* What is expected *
Repeat each line of the material exactly.

######

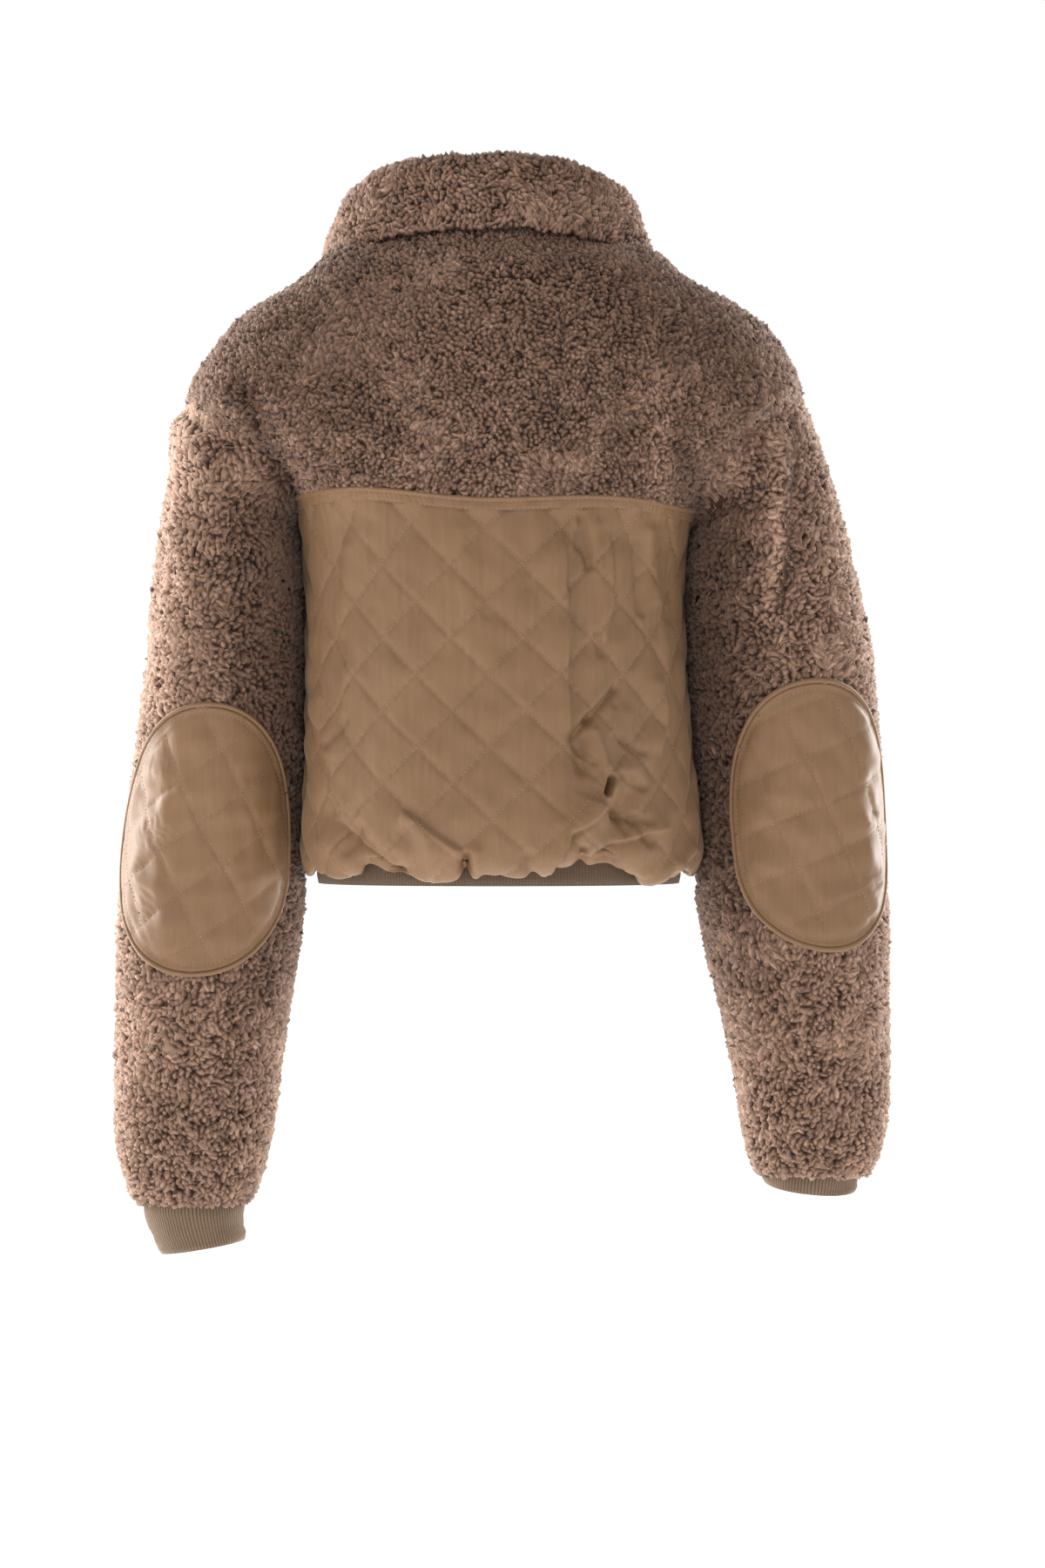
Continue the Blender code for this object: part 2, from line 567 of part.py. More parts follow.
def build_sleeve(name, side, rings, table):
    places = np.array(SLEEVE_PLACES, dtype=float)[:, None]
    turns = np.linspace(0, 2 * math.pi, SLEEVE_COLUMNS, endpoint=False)[None, :]
    base = sleeve_point(side, rings, places, turns)
    normal = sleeve_normal(side, rings, places, turns)
    face = base + normal * sleeve_folds(table, base, places, turns)[..., None]
    lining = face - WALL * normal
    away = unit(sleeve_point(side, rings, 0.5, turns[0]) - base[0])
    face[0] = base[0] + away * SEAM
    lining[0] = face[0] + WALL * armhole_inward(side, turns[0])
    wall(name, face, lining, FLEECE, tube=True)


def build_cuff(name, side, rings, table):
    """A rib cuff inside the sleeve's turned-in end, open at the hand."""
    top = rings[-1]
    turns = np.linspace(0, 2 * math.pi, SLEEVE_COLUMNS, endpoint=False)
    across = signed_power(np.cos(turns), 2 / top.square)
    deep = signed_power(np.sin(turns), 2 / top.square)

    def ring(station, inset):
        outer = top.outer - SEAM - inset - station.outer_in
        inner = top.inner + SEAM + inset + station.inner_in
        x = (outer + inner) / 2 + (outer - inner) / 2 * across
        y = top.middle + (top.depth - SEAM - inset) * deep
        z = top.z - station.down + station.tilt / 2 * across - station.back_down * deep
        return np.stack([side * x, y, z + np.zeros(turns.shape)], axis=-1)

    face = np.array([ring(station, 0.0) for station in table])
    lining = np.array([ring(station, RIB_WALL) for station in table])
    wall(name, face, lining, RIB, tube=True)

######

* Answer for this exercise *
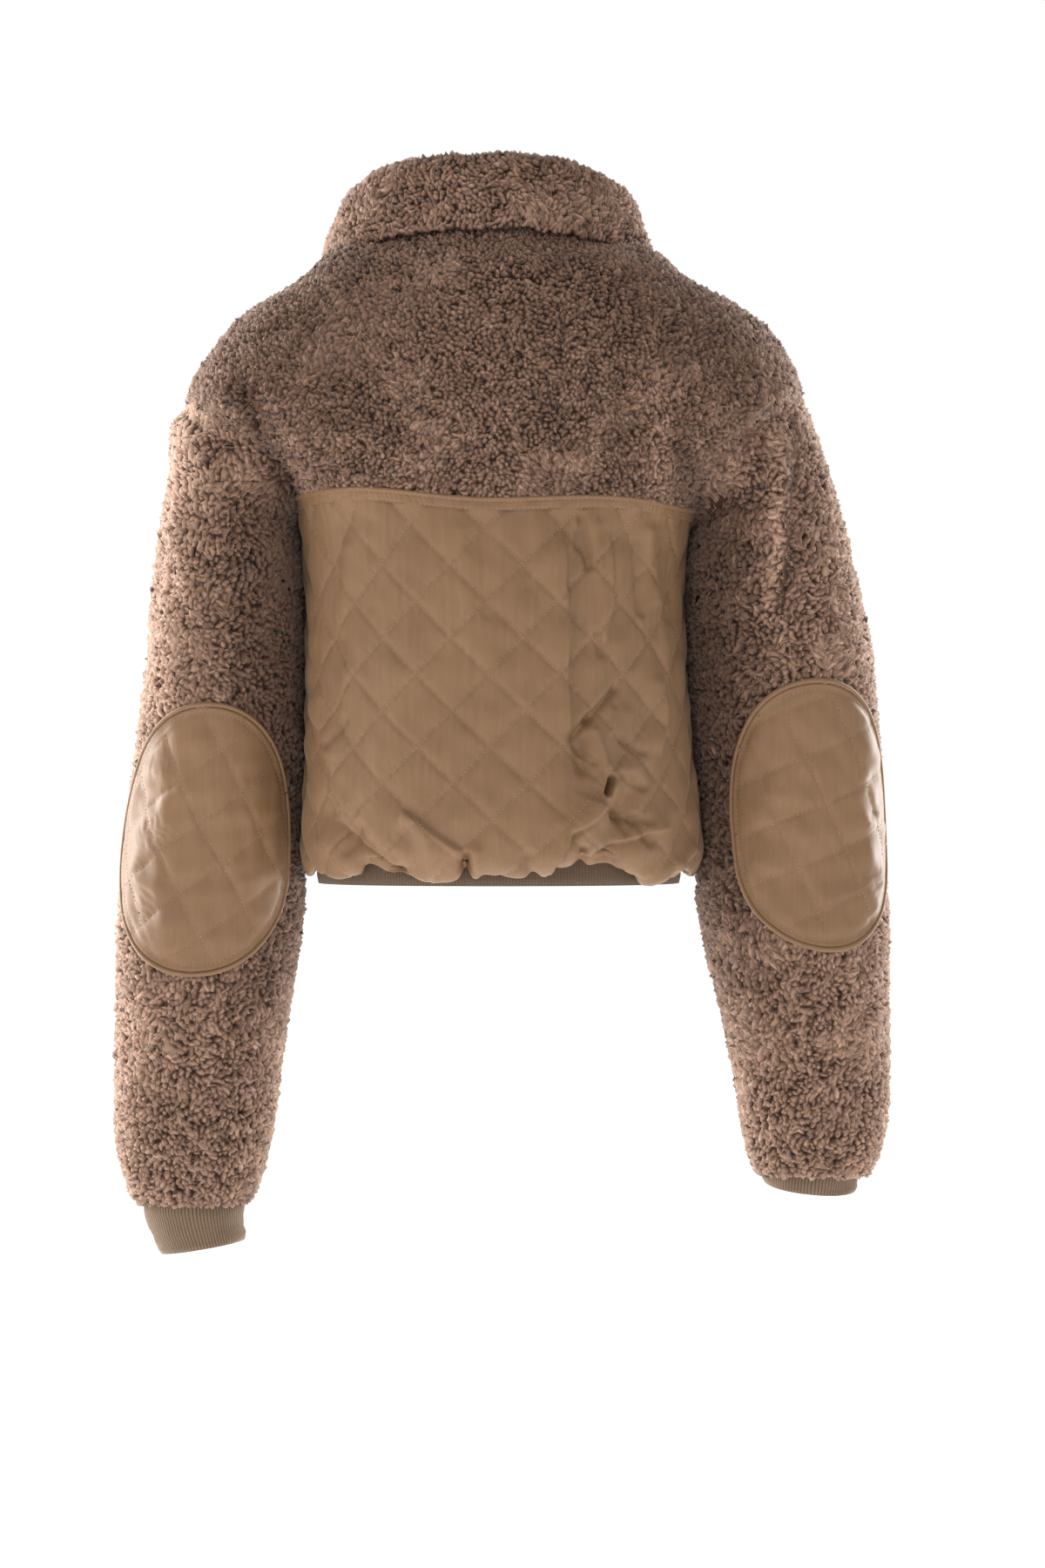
Continue the Blender code for this object: part 2, from line 567 of part.py. More parts follow.
def build_sleeve(name, side, rings, table):
    places = np.array(SLEEVE_PLACES, dtype=float)[:, None]
    turns = np.linspace(0, 2 * math.pi, SLEEVE_COLUMNS, endpoint=False)[None, :]
    base = sleeve_point(side, rings, places, turns)
    normal = sleeve_normal(side, rings, places, turns)
    face = base + normal * sleeve_folds(table, base, places, turns)[..., None]
    lining = face - WALL * normal
    away = unit(sleeve_point(side, rings, 0.5, turns[0]) - base[0])
    face[0] = base[0] + away * SEAM
    lining[0] = face[0] + WALL * armhole_inward(side, turns[0])
    wall(name, face, lining, FLEECE, tube=True)


def build_cuff(name, side, rings, table):
    """A rib cuff inside the sleeve's turned-in end, open at the hand."""
    top = rings[-1]
    turns = np.linspace(0, 2 * math.pi, SLEEVE_COLUMNS, endpoint=False)
    across = signed_power(np.cos(turns), 2 / top.square)
    deep = signed_power(np.sin(turns), 2 / top.square)

    def ring(station, inset):
        outer = top.outer - SEAM - inset - station.outer_in
        inner = top.inner + SEAM + inset + station.inner_in
        x = (outer + inner) / 2 + (outer - inner) / 2 * across
        y = top.middle + (top.depth - SEAM - inset) * deep
        z = top.z - station.down + station.tilt / 2 * across - station.back_down * deep
        return np.stack([side * x, y, z + np.zeros(turns.shape)], axis=-1)

    face = np.array([ring(station, 0.0) for station in table])
    lining = np.array([ring(station, RIB_WALL) for station in table])
    wall(name, face, lining, RIB, tube=True)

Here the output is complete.